EXERCISE DESCRIPTION
Search the entries below. Return every line that has "this" in it.

GIVEN ENTRIES
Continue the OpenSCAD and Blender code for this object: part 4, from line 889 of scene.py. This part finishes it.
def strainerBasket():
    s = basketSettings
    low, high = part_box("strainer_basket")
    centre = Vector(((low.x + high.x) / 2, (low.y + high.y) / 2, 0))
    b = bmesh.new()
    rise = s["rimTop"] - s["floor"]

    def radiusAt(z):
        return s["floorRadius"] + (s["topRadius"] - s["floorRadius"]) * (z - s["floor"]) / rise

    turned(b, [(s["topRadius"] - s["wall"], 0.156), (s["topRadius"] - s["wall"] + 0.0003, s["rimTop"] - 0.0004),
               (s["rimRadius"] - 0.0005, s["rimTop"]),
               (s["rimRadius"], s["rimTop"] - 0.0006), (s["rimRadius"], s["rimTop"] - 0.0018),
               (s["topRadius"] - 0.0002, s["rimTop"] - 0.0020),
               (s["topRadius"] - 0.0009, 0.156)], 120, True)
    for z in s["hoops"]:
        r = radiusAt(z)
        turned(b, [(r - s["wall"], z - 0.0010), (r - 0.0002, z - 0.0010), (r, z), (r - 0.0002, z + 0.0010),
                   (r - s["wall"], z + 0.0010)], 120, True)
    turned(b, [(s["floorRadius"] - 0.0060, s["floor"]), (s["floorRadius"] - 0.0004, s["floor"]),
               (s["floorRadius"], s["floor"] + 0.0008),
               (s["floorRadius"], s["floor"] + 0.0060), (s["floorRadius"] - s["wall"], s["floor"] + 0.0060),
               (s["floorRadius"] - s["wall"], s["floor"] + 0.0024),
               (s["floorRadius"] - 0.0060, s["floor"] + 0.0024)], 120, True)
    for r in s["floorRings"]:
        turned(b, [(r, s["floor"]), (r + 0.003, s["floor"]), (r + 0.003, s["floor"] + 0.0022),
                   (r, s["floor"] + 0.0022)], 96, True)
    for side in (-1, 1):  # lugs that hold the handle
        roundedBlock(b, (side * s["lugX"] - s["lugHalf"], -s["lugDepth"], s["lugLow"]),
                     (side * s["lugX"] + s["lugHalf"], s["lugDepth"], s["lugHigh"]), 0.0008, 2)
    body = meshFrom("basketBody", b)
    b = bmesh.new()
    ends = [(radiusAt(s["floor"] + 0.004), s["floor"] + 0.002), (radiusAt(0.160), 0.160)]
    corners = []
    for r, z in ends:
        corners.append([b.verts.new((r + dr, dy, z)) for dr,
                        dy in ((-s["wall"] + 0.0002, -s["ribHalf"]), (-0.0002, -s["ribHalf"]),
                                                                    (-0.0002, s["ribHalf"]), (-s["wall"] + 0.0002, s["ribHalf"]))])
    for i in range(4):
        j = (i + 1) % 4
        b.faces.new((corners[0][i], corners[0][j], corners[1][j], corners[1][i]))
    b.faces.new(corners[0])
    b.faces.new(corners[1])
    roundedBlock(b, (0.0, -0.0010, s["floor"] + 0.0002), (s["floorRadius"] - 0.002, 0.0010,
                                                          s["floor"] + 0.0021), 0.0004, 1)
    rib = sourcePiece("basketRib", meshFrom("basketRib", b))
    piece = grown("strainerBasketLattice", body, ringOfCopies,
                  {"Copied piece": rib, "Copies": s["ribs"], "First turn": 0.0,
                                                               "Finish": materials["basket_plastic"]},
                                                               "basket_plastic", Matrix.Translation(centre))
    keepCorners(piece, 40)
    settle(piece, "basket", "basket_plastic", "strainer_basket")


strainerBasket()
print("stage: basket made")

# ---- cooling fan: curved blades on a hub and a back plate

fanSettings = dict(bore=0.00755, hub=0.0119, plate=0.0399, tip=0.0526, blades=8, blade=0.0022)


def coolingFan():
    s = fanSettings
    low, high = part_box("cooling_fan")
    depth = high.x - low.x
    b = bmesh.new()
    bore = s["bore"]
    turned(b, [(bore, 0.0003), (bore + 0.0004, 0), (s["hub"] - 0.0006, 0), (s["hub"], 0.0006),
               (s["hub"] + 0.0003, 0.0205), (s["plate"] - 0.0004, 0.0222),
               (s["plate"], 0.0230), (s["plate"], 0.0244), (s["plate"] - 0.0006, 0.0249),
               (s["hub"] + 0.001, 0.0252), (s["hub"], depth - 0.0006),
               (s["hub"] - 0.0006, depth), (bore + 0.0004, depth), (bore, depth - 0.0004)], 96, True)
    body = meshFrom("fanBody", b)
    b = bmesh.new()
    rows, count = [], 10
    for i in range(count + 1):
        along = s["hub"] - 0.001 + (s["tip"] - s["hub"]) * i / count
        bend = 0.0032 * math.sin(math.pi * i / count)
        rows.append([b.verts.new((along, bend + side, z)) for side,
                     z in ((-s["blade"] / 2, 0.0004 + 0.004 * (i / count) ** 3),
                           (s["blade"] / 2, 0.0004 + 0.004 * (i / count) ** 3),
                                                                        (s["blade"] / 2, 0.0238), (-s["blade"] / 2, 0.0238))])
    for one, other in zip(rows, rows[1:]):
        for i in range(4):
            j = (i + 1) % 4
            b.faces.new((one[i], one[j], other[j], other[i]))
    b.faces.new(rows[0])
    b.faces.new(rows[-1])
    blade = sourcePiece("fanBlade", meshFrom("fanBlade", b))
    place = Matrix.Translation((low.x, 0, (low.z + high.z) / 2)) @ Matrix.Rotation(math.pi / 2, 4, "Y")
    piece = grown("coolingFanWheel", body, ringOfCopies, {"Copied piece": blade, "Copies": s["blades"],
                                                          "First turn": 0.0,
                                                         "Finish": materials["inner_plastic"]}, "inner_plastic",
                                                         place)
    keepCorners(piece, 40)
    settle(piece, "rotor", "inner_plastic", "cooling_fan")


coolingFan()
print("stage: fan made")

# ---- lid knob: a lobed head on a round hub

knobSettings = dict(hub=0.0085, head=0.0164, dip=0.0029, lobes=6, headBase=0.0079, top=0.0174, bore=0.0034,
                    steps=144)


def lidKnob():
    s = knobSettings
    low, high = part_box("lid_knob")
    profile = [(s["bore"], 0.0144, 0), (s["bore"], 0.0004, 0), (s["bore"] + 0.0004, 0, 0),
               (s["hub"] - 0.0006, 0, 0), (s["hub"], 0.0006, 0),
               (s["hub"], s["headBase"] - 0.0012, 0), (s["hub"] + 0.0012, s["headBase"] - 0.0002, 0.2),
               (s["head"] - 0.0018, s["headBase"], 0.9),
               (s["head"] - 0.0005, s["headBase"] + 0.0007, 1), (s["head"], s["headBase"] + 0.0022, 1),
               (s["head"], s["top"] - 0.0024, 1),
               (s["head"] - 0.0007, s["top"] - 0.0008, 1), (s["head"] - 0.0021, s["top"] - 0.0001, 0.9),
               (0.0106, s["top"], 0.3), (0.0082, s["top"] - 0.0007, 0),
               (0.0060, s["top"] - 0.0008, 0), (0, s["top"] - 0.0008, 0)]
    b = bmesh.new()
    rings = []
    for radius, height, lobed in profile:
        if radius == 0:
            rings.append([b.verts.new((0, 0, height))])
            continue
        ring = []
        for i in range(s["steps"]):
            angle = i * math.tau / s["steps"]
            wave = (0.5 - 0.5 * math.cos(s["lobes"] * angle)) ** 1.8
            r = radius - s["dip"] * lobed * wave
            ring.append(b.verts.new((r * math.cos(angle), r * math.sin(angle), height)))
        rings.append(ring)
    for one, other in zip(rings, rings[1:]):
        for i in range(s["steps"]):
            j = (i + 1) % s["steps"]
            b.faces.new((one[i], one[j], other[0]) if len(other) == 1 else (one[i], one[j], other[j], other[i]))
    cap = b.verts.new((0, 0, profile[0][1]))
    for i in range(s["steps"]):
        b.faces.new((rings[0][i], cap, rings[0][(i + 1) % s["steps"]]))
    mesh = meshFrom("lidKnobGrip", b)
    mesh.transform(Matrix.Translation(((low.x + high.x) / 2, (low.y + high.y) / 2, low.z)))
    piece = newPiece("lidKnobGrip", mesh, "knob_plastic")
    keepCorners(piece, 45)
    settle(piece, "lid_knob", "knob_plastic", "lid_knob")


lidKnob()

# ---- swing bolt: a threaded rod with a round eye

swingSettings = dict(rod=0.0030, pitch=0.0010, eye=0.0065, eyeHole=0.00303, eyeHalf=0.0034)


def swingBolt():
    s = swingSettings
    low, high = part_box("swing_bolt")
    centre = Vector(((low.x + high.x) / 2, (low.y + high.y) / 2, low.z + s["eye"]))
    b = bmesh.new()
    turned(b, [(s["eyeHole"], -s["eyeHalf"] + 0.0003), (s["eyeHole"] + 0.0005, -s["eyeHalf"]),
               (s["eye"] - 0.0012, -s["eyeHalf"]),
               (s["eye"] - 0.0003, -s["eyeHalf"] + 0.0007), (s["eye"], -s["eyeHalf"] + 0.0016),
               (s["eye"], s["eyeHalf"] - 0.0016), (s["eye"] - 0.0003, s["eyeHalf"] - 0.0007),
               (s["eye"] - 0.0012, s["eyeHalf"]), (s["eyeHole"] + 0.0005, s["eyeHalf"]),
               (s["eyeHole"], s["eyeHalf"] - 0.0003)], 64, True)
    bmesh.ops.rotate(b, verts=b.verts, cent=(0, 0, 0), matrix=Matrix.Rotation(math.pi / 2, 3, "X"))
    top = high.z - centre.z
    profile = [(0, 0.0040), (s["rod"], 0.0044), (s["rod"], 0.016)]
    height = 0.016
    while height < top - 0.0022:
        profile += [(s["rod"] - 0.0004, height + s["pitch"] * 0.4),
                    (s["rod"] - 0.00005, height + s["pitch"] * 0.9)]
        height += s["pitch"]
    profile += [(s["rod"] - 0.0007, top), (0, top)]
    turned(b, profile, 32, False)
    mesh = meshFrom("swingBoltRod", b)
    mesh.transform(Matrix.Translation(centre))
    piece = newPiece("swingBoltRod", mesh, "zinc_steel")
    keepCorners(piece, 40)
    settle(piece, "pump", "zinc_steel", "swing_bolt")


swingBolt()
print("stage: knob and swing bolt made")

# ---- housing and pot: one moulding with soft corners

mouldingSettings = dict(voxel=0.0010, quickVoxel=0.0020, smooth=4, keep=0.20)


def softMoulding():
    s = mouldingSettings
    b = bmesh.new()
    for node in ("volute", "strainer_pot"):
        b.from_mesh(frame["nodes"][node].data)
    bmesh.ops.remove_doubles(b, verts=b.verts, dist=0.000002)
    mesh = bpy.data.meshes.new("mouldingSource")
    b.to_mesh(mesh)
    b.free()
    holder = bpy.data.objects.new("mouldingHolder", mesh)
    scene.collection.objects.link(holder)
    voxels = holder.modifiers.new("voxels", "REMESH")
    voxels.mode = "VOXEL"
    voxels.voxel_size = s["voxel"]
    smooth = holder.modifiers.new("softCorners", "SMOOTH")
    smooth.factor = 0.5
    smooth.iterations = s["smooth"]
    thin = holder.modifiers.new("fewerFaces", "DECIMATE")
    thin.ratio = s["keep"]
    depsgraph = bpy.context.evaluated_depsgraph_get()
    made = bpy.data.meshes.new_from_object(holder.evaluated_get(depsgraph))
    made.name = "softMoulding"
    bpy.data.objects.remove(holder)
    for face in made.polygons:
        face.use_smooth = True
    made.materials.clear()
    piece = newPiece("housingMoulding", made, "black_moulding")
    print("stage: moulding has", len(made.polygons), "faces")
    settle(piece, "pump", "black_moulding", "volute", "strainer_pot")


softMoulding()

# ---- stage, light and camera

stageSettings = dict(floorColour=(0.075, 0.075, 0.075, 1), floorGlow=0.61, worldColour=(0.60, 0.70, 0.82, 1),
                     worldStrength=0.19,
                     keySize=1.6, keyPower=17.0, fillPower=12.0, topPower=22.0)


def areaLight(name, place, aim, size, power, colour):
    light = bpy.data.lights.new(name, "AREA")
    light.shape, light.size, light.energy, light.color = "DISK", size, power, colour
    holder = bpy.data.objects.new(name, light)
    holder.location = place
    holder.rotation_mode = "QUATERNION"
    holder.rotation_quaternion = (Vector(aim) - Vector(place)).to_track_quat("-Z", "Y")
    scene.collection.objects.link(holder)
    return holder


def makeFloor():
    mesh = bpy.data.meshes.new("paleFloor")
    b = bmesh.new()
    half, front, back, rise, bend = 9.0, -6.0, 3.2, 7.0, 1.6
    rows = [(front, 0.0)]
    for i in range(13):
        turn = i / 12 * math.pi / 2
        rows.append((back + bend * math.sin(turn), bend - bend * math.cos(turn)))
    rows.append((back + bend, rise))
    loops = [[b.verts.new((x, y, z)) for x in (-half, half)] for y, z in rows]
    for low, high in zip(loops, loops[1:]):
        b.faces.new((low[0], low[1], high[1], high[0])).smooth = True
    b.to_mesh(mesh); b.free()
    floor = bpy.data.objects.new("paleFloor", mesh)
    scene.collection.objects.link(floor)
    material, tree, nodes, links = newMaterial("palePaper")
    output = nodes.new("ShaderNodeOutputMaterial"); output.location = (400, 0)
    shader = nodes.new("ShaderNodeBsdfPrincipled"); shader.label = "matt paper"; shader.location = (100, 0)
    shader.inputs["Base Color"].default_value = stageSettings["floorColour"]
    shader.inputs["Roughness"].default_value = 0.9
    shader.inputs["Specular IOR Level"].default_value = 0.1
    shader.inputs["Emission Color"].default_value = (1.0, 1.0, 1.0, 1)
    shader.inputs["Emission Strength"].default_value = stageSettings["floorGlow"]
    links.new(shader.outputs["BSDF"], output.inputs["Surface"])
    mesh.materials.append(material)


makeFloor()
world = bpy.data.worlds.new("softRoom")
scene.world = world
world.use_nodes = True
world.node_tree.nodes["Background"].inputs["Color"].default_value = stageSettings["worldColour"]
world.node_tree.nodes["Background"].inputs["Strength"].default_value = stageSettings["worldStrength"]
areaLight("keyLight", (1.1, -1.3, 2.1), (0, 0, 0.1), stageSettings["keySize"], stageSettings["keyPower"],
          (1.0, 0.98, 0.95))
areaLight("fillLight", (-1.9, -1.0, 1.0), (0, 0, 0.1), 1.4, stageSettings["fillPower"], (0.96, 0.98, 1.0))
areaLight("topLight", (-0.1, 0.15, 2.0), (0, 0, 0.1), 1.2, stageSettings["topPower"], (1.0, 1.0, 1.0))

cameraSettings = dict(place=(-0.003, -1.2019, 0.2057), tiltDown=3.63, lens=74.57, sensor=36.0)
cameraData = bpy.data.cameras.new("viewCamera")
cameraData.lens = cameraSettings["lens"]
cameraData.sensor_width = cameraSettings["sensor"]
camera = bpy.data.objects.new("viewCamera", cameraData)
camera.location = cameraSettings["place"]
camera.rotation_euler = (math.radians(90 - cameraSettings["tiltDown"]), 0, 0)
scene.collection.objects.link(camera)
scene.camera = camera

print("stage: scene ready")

---

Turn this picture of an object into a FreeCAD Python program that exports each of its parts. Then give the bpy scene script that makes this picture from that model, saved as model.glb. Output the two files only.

EXERCISE RESULT
Continue the OpenSCAD and Blender code for this object: part 4, from line 889 of scene.py. This part finishes it.
Turn this picture of an object into a FreeCAD Python program that exports each of its parts. Then give the bpy scene script that makes this picture from that model, saved as model.glb. Output the two files only.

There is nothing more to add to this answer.